What to work on: Repeat the data verbatim.

::: Collected material

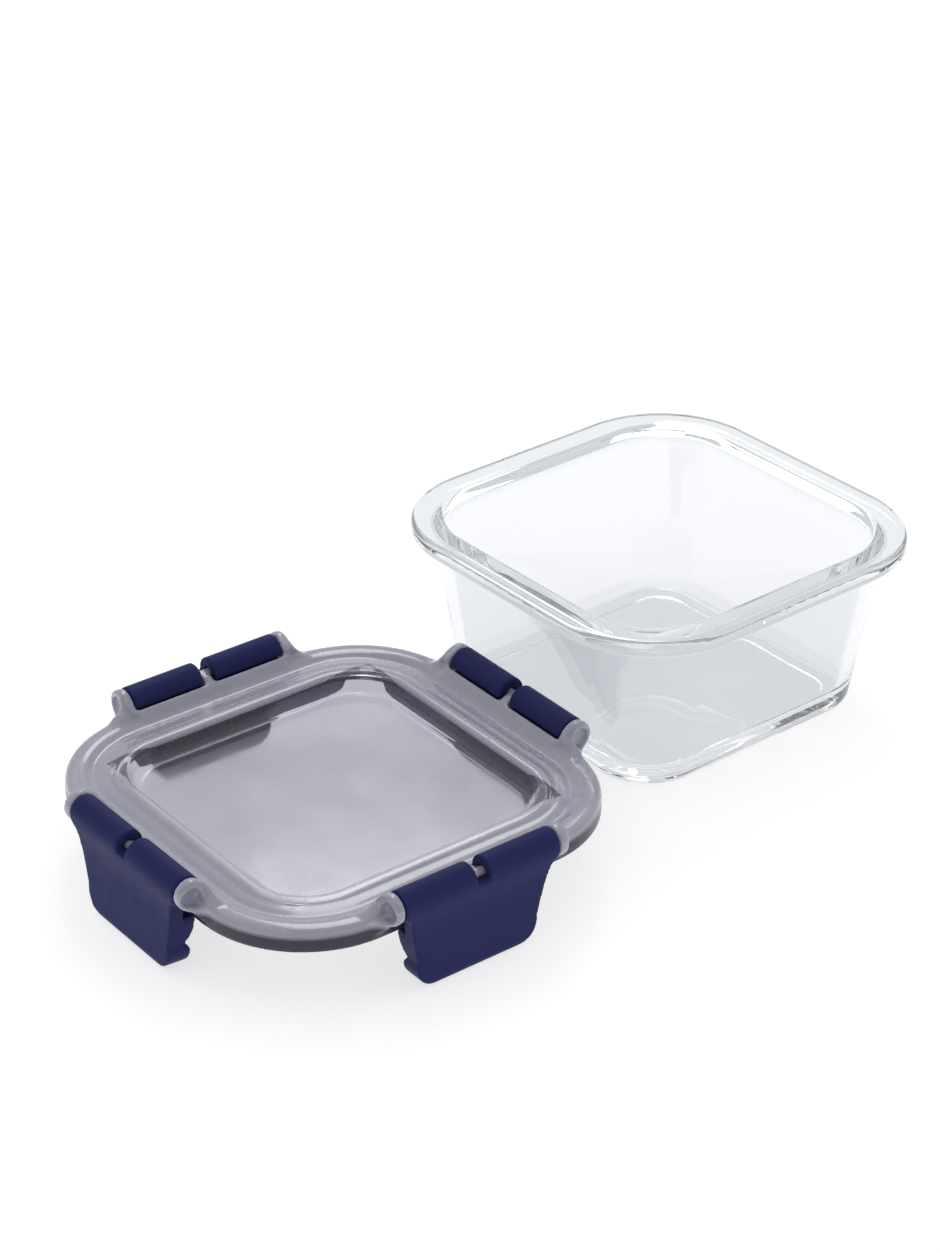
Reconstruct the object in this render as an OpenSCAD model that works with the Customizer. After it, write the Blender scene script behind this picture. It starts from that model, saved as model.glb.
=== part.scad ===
// Square glass food container with a lid lying beside it on its four latches.
// Origin: centre of the glass base, on the table.  +Z up, sides along X and Y.

/* [Glass container] */
// full width across the rim
rim_w = 138; // [110:1:180]
// overall height of the glass
glass_h = 63.3; // [40:0.1:100]
// height of the rim's outer face
rim_t = 5.5; // [3:0.1:9]
// full width of the opening at the rim
mouth_w = 115.2; // [90:0.2:160]
// full width of the walls carried down to the table
base_w = 105.2; // [80:0.2:150]
// lean of the walls from upright, degrees
wall_lean = 8.7; // [2:0.1:15]
// floor thickness at the centre
floor_t = 4.5; // [3:0.1:8]
// depth of the recess under the floor
foot_h = 0.9; // [0.4:0.1:2]
// width inside the foot ring
foot_w = 86; // [70:1:100]

/* [Lid] */
// full width across the skirt
lid_w = 140.8; // [112:0.2:184]
// gap between skirt and rim on each side
skirt_gap = 0.3; // [0.2:0.05:1]
// height of the flange top above the table
flange_z = 29.8; // [20:0.1:45]
// height of the skirt below the flange top
skirt_h = 7.8; // [5:0.1:12]
// flange thickness
flange_t = 2.4; // [1.6:0.1:4]
// full width of the recess at its top edge
recess_w = 101; // [80:0.5:130]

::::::

Result of the exercise:
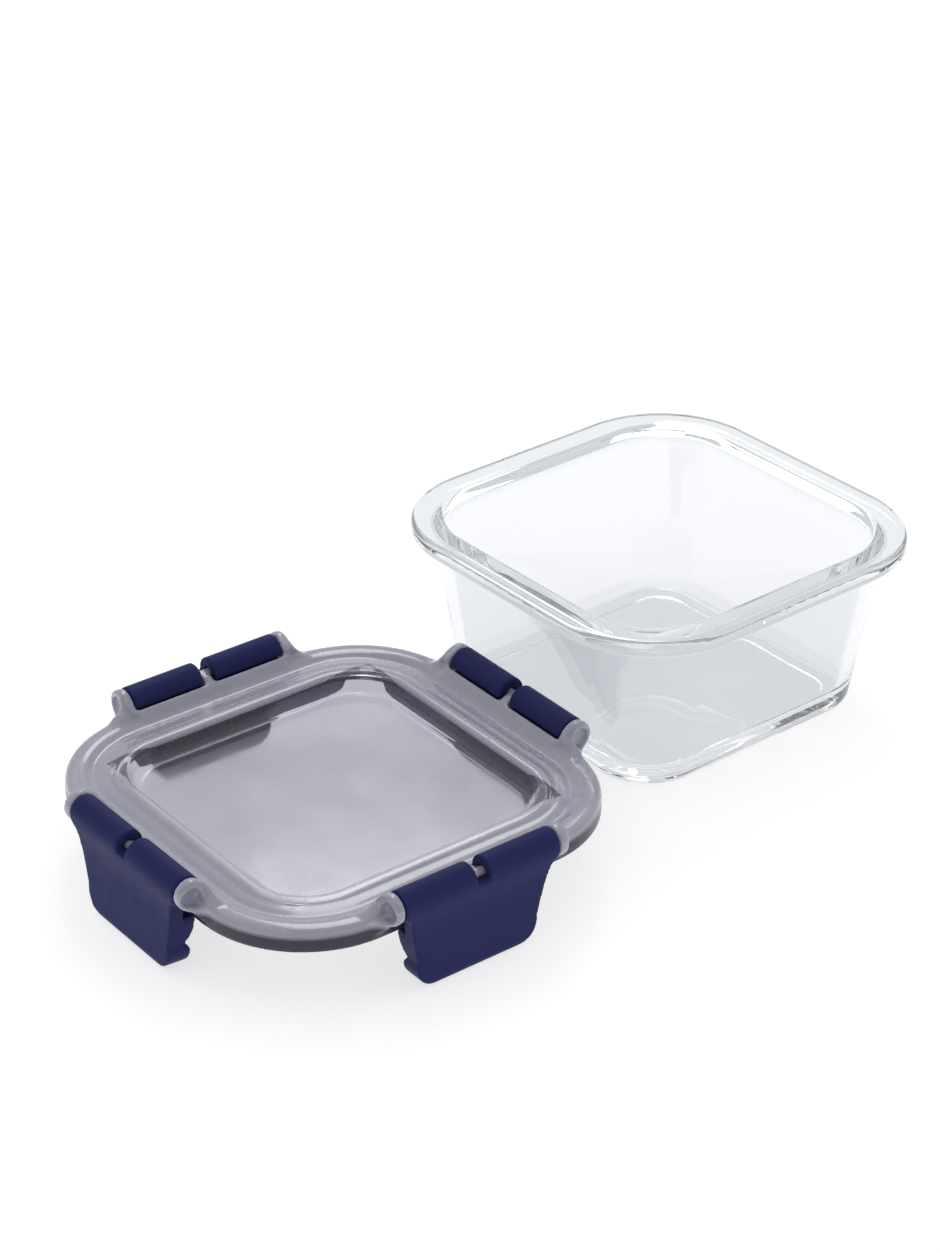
Reconstruct the object in this render as an OpenSCAD model that works with the Customizer. After it, write the Blender scene script behind this picture. It starts from that model, saved as model.glb.
=== part.scad ===
// Square glass food container with a lid lying beside it on its four latches.
// Origin: centre of the glass base, on the table.  +Z up, sides along X and Y.

/* [Glass container] */
// full width across the rim
rim_w = 138; // [110:1:180]
// overall height of the glass
glass_h = 63.3; // [40:0.1:100]
// height of the rim's outer face
rim_t = 5.5; // [3:0.1:9]
// full width of the opening at the rim
mouth_w = 115.2; // [90:0.2:160]
// full width of the walls carried down to the table
base_w = 105.2; // [80:0.2:150]
// lean of the walls from upright, degrees
wall_lean = 8.7; // [2:0.1:15]
// floor thickness at the centre
floor_t = 4.5; // [3:0.1:8]
// depth of the recess under the floor
foot_h = 0.9; // [0.4:0.1:2]
// width inside the foot ring
foot_w = 86; // [70:1:100]

/* [Lid] */
// full width across the skirt
lid_w = 140.8; // [112:0.2:184]
// gap between skirt and rim on each side
skirt_gap = 0.3; // [0.2:0.05:1]
// height of the flange top above the table
flange_z = 29.8; // [20:0.1:45]
// height of the skirt below the flange top
skirt_h = 7.8; // [5:0.1:12]
// flange thickness
flange_t = 2.4; // [1.6:0.1:4]
// full width of the recess at its top edge
recess_w = 101; // [80:0.5:130]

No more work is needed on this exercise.